Monday, September 26, 2016

Handing Down Family Relics: Thomas More's Descendants

In her National Catholic Register article about the exhibition on St. Thomas More at the Saint John Paul II National Shrine in Washington, DC, Charlotte Hays notes the source of several of the relics on display:

Several objects in the exhibit were given to the Jesuit college in the 18th century by Jesuit Father Thomas More, the last male descendant of St. Thomas More (More had four children, three daughters and a son). These include an enameled gold crucifix that has three pearls hanging from it and likely contained a relic, now lost, of an earlier saint. Because of the size of the crucifix, it likely sat on More’s desk rather than worn around the neck and likely was on his desk in the Tower of London. A homey gift from Father More was the saint’s reversible nightcap, made with golden thread and gilded spangles. Family history attributed the cap to More’s beloved daughter Meg.

The Center for Thomas More Studies has this resource for the family tree (though not in the form of a family tree) for the More family, based upon a book from Gracewing. According to this site:

Fr Thomas More—the last descendant in the direct male line of St.Thomas More, Lord Chancellor of England—died on 20 May 1795 in Bath. He had been the Jesuit provincial superior at the time of the suppression of the Society in 1773.
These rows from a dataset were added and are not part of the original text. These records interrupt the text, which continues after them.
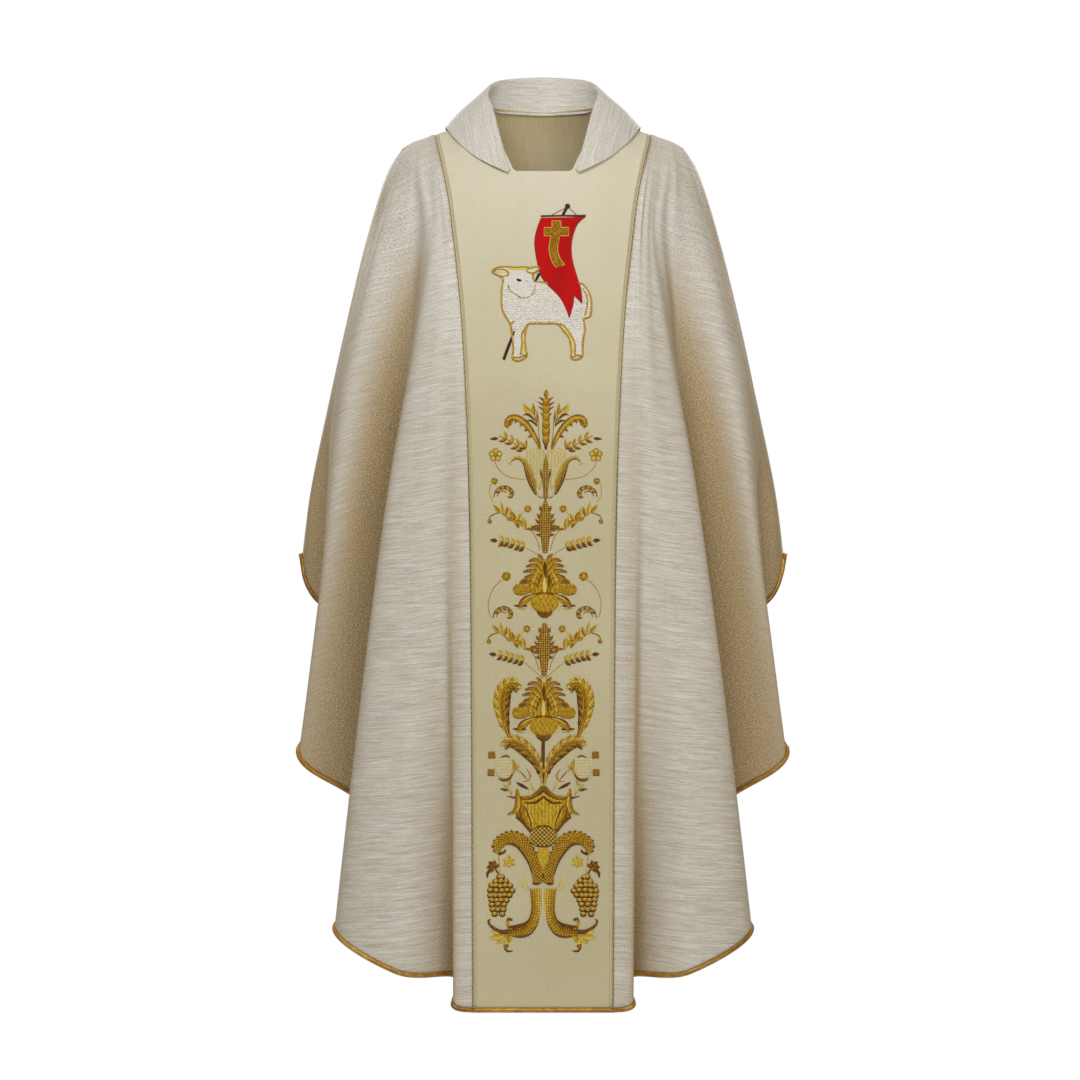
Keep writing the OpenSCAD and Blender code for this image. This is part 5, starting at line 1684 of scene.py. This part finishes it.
def make_camera():
    data = bpy.data.cameras.new("camera")
    data.sensor_width = SENSOR
    data.lens = SENSOR * CAMERA_FAR / FRAME_WIDTH
    data.clip_end = 100
    camera = bpy.data.objects.new("camera", data)
    camera.location = (CAMERA_X, FRONT_ORPHREY[0][1] - CAMERA_FAR, CAMERA_Z)
    camera.rotation_euler = (math.radians(90), 0, 0)
    bpy.context.scene.collection.objects.link(camera)
    bpy.context.scene.camera = camera


def make_light(name, place, target, size, power, colour):
    data = bpy.data.lights.new(name, "AREA")
    data.shape = "RECTANGLE"
    data.size, data.size_y = size
    data.energy = power
    data.color = colour
    light = bpy.data.objects.new(name, data)
    light.location = place
    light.rotation_euler = (Vector(target) - Vector(place)).to_track_quat("-Z", "Y").to_euler()
    bpy.context.scene.collection.objects.link(light)


def make_world():
    """White behind the object, and a weaker white light from all round."""
    world = bpy.data.worlds.new("studio")
    bpy.context.scene.world = world
    world.use_nodes = True
    nodes, links = world.node_tree.nodes, world.node_tree.links
    seen, light = nodes["Background"], nodes.new("ShaderNodeBackground")
    for background, strength in ((seen, 1.0), (light, WORLD_LIGHT)):
        background.inputs["Color"].default_value = (1, 1, 1, 1)
        background.inputs["Strength"].default_value = strength
    path, mix = nodes.new("ShaderNodeLightPath"), nodes.new("ShaderNodeMixShader")
    links.new(path.outputs["Is Camera Ray"], mix.inputs[0])
    links.new(light.outputs[0], mix.inputs[1])
    links.new(seen.outputs[0], mix.inputs[2])
    links.new(mix.outputs[0], nodes["World Output"].inputs["Surface"])


def make_floor():
    bpy.ops.mesh.primitive_cylinder_add(radius=FLOOR_R, depth=FLOOR_T, location=(0, 0, FLOOR_Z),
                                        vertices=FLOOR_SIDES)
    floor = bpy.context.object
    floor.name = "floor"
    paint = Cloth("floor_paint", roughness=0.9, specular=0.1)
    colour = paint.colours(paint.noise(paint.place(30)), (0.3, 228, 228, 226), (0.7, 240, 240, 238))
    paint.plug(colour, paint.surface.inputs["Base Color"])
    floor.data.materials.append(paint.material)
    floor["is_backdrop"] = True


def make_studio():
    for light in LIGHTS:
        make_light(*light)
    make_world()
    make_floor()
    bpy.context.scene.view_settings.view_transform = "Standard"


GOLD_STOPS = [(84, 42, 0), (140, 88, 0), (190, 136, 2), (226, 186, 32), (248, 228, 120)]
DARK_STOPS = [(72, 36, 0), (120, 72, 2), (168, 116, 10), (208, 166, 42), (234, 210, 114)]
PALE_STOPS = [(96, 54, 2), (166, 112, 12), (208, 168, 58), (222, 204, 136), (234, 224, 178)]
BROWN_STOPS = [(34, 18, 12), (66, 36, 24), (104, 66, 44), (168, 130, 84)]
RED_STOPS = [(124, 0, 2), (206, 0, 2), (230, 0, 4), (238, 26, 20)]
BRAID_STOPS = [(116, 80, 14), (170, 126, 28), (198, 164, 70), (214, 194, 128), (220, 210, 172)]


def build():
    make_camera()
    brocade, orphrey, lining = brocade_material(), orphrey_material(), lining_material()
    stiffener, binding = stiffener_material(), satin_binding_material()
    gold = thread_material("gold_thread", GOLD_STOPS, shine=0.15, rough=0.4, uneven=0.75)
    dark = thread_material("dark_gold_thread", DARK_STOPS, shine=0.15, uneven=0.75)
    pale = thread_material("pale_gold_thread", PALE_STOPS, shine=0.1, uneven=0.6)
    brown = thread_material("brown_thread", BROWN_STOPS, rough=0.45)
    red = thread_material("red_thread", RED_STOPS, rough=0.5, pitch=1100, slant=1.57, uneven=0.3)
    braid = thread_material("galloon_braid", BRAID_STOPS, shine=0.3, rough=0.38)
    tapes(stiffener)
    body_panels(brocade)
    strip_panels("orphrey", 0, CLOTH_T, 1.0, orphrey)
    strip_panels("interlining", STIFFENER_IN, STIFFENER_IN + STIFFENER_T, STIFFENER_REACH, stiffener)
    linings(lining)
    facing(orphrey)
    collar(brocade, lining, stiffener)
    hem_bindings(binding)
    galloons(braid)
    fleece_piece(fleece_material())
    lamb_outline_piece(gold)
    lamb_face_piece(brown)
    banner_pieces(brown, red, gold)
    column_pieces(gold, dark, pale)
    make_studio()


build()
low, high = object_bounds()
{"cad": [list(c) for c in CAD_BOX], "visual": [list(c) for c in (low, high)]}
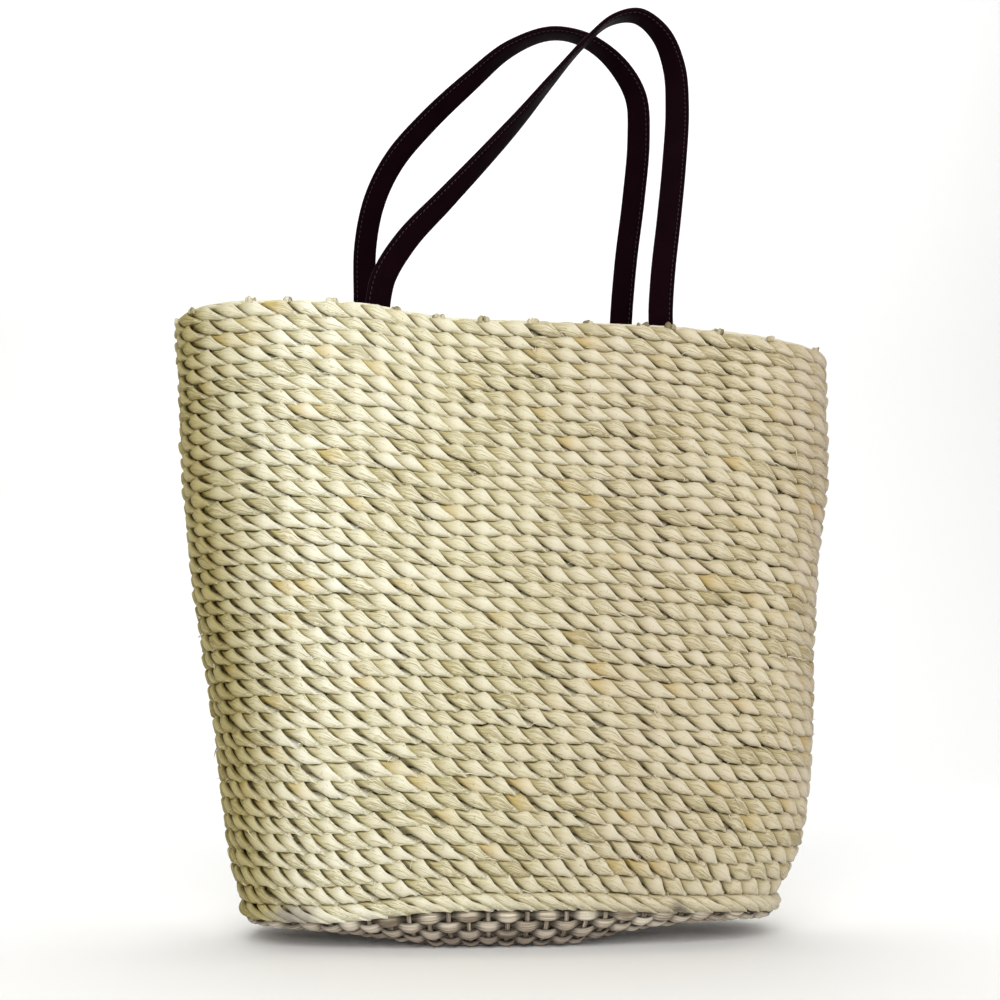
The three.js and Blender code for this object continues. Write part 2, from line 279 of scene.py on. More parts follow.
# Builds one mesh from tubes: rings is tubes x rings x points x 3. Each tube is closed on itself or
# capped at both ends. Each tube is unrolled into strips of its own on the map.
def tubeObject(name, rings, closed, material, extra=None, strips=1):
    tubes, count, around = rings.shape[:3]
    spans = count if closed else count - 1
    i, k = np.meshgrid(np.arange(spans), np.arange(around), indexing="ij")
    nextI, nextK = (i + 1) % count, (k + 1) % around
    quads = np.stack([i * around + k, nextI * around + k, nextI * around + nextK, i * around + nextK], -1)
    start = np.arange(tubes)[:, None, None, None] * count * around
    corners = (quads[None] + start).reshape(-1, 4)

    perStrip = math.ceil(spans / strips)
    margin, capRoom = 0.08, 0.01
    row = np.arange(tubes)[:, None, None, None] * strips + (i // perStrip)[None, :, :, None]
    alongStrip = (i % perStrip)[None, :, :, None] + np.array([0, 1, 1, 0])
    roundStrip = k[None, :, :, None] + np.array([0, 0, 1, 1])
    u = capRoom + (1 - 2 * capRoom) * alongStrip / perStrip + 0 * row
    v = (row + margin + (1 - 2 * margin) * roundStrip / around) / (tubes * strips)
    uv = np.stack([u, v], -1).reshape(-1, 2)

    points = rings.reshape(-1, 3)
    a, b, c = (points[corners[: spans * around, j]] for j in range(3))
    if (np.cross(b - a, c - a) * (a - points[: count * around].mean(0))).sum() < 0:
        corners = corners[:, ::-1]
        uv = uv.reshape(-1, 4, 2)[:, ::-1].reshape(-1, 2)
        flipped = True
    else:
        flipped = False
    loops = corners.ravel()
    sizes = np.full(len(corners), 4)
    if not closed:
        end = (count - 1) * around
        caps = np.stack([np.arange(around)[::-1], end + np.arange(around)])
        if flipped:
            caps = caps[:, ::-1]
        caps = (np.arange(tubes)[:, None, None] * count * around + caps[None]).reshape(-1, around)
        angle = fullTurn * np.arange(around) / around
        centre = (np.arange(tubes) * strips + 0.5) / (tubes * strips)
        spots = np.stack(
            [
                np.broadcast_to(capRoom / 2 + capRoom / 3 * np.cos(angle), (tubes, around)),
                centre[:, None] + 0.3 / (tubes * strips) * np.sin(angle),
            ],
            -1,
        )
        capUv = np.stack([spots, spots * (-1, 1) + (1, 0)], 1)
        loops = np.append(loops, caps.ravel())
        sizes = np.append(sizes, np.full(2 * tubes, around))
        uv = np.append(uv, capUv.reshape(-1, 2), 0)

    mesh = bpy.data.meshes.new(name)
    mesh.vertices.add(len(points))
    mesh.vertices.foreach_set("co", points.astype(np.float32).ravel())
    mesh.loops.add(len(loops))
    mesh.loops.foreach_set("vertex_index", loops.astype(np.int32))
    mesh.polygons.add(len(sizes))
    mesh.polygons.foreach_set("loop_start", np.append(0, np.cumsum(sizes)[:-1]).astype(np.int32))
    mesh.update(calc_edges=True)
    mesh.polygons.foreach_set("use_smooth", np.ones(len(sizes), bool))
    bakeMap = mesh.uv_layers.new(name="OFBake")
    bakeMap.uv.foreach_set("vector", uv.astype(np.float32).ravel())
    for key, values in (extra or {}).items():
        kind, field = ("FLOAT_VECTOR", "vector") if values.ndim == 4 else ("FLOAT", "value")
        layer = mesh.attributes.new(key, kind, "POINT")
        layer.data.foreach_set(field, values.astype(np.float32).ravel())
    mesh.materials.append(material)
    thing = bpy.data.objects.new(name, mesh)
    bpy.context.collection.objects.link(thing)
    return thing


# hangs a piece on the root and hides the solids that it stands for
def dress(thing, slot, *nodes):
    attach(thing, "root")
    if nodes:
        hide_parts(*nodes)


# sRGB hex to linear
def colour(hexText):
    parts = [int(hexText[i : i + 2], 16) / 255 for i in (1, 3, 5)]
    return [p / 12.92 if p <= 0.04045 else ((p + 0.055) / 1.055) ** 2.4 for p in parts] + [1.0]


# adds a node with its settings, its inputs (values or other nodes' outputs) and a ramp's stops
def addNode(tree, kind, settings=None, inputs=None, stops=None):
    made = tree.nodes.new("ShaderNode" + kind)
    for key, value in (settings or {}).items():
        setattr(made, key, value)
    for key, value in (inputs or {}).items():
        if isinstance(value, bpy.types.NodeSocket):
            tree.links.new(value, made.inputs[key])
        else:
            made.inputs[key].default_value = value
    for n, (place, shade) in enumerate(stops or []):
        elements = made.color_ramp.elements
        stop = elements[n] if n < 2 else elements.new(place)
        stop.position = place
        stop.color = shade
    return made


def newMaterial(name):
    material = bpy.data.materials.new(name)
    material.use_nodes = True
    tree = material.node_tree
    tree.nodes.clear()
    return material, tree


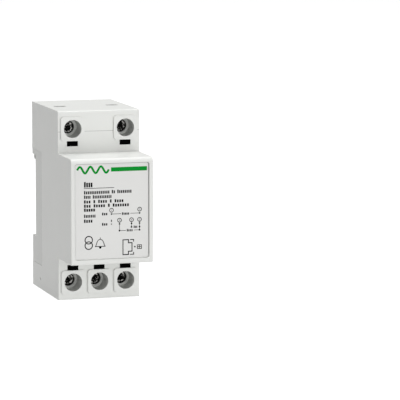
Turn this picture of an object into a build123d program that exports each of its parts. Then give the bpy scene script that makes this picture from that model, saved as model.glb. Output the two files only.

Thomas More was the eldest of the five children of Thomas and Catherine (née Giffard) of Barnborough or Bamburg Hall in the West Riding of Yorkshire. Born on 19 September 1722, he was followed by Christopher, Bridget, Catherine and Mary. Both sons became Jesuits. Bridget married twice—Peter Metcalfe and Robert Dalton and had descendants; she died in 1797. Catherine died unmarried in 1786. Mary became Sister Mary Augustine of the Austin Canonesses at Bruges and died in 1807. Their home, Barnborough Hall, had been in the family since John, the only son of St. Thomas, had acquired it by his marriage to Anne Cresacre and it remained so until the nineteenth century.

In one of  the appendices to a book written after More's beatification by Father Thomas Edward Bridgett, you may read about all the relics of St. Thomas More that Father Thomas More, SJ gave to Stonyhurst College, including their family history and provenance.

I really think I may have to plan a visit to Washington, DC to see this exhibit, visit the National Shrine, etc.